◆ Your task
Reproduce the listing that follows with no differences at all.

# start of Dataset excerpt

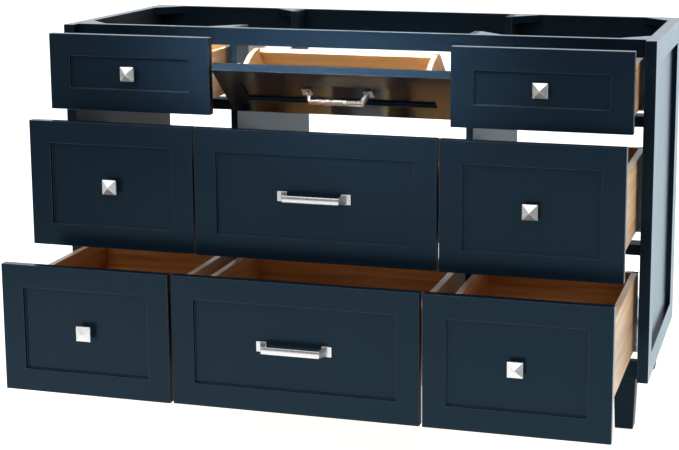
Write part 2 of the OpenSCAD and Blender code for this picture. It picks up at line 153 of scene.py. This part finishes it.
def blended(tree, share, first, second):
    """A colour between two colours."""
    made = tree.nodes.new("ShaderNodeMix")
    made.data_type = "RGBA"
    link(tree, share, made.inputs["Factor"])
    for socket, value in ((made.inputs["A"], first), (made.inputs["B"], second)):
        if isinstance(value, tuple):
            socket.default_value = (*value, 1)
        else:
            link(tree, value, socket)
    return made.outputs["Result"]


def brightened(tree, colour, factor):
    """A colour times a value."""
    made = tree.nodes.new("ShaderNodeVectorMath")
    made.operation = "SCALE"
    link(tree, colour, made.inputs["Vector"])
    link(tree, factor, made.inputs["Scale"])
    return made.outputs["Vector"]


def bumped(tree, shader, height, distance, strength):
    """Gives the surface a relief."""
    made = tree.nodes.new("ShaderNodeBump")
    made.inputs["Strength"].default_value = strength
    made.inputs["Distance"].default_value = distance
    link(tree, height, made.inputs["Height"])
    link(tree, made.outputs["Normal"], shader.inputs["Normal"])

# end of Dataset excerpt

◆ Task response
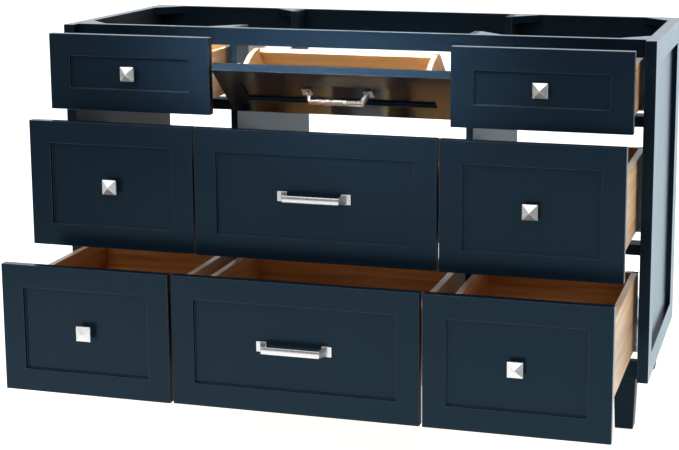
Write part 2 of the OpenSCAD and Blender code for this picture. It picks up at line 153 of scene.py. This part finishes it.
def blended(tree, share, first, second):
    """A colour between two colours."""
    made = tree.nodes.new("ShaderNodeMix")
    made.data_type = "RGBA"
    link(tree, share, made.inputs["Factor"])
    for socket, value in ((made.inputs["A"], first), (made.inputs["B"], second)):
        if isinstance(value, tuple):
            socket.default_value = (*value, 1)
        else:
            link(tree, value, socket)
    return made.outputs["Result"]


def brightened(tree, colour, factor):
    """A colour times a value."""
    made = tree.nodes.new("ShaderNodeVectorMath")
    made.operation = "SCALE"
    link(tree, colour, made.inputs["Vector"])
    link(tree, factor, made.inputs["Scale"])
    return made.outputs["Vector"]


def bumped(tree, shader, height, distance, strength):
    """Gives the surface a relief."""
    made = tree.nodes.new("ShaderNodeBump")
    made.inputs["Strength"].default_value = strength
    made.inputs["Distance"].default_value = distance
    link(tree, height, made.inputs["Height"])
    link(tree, made.outputs["Normal"], shader.inputs["Normal"])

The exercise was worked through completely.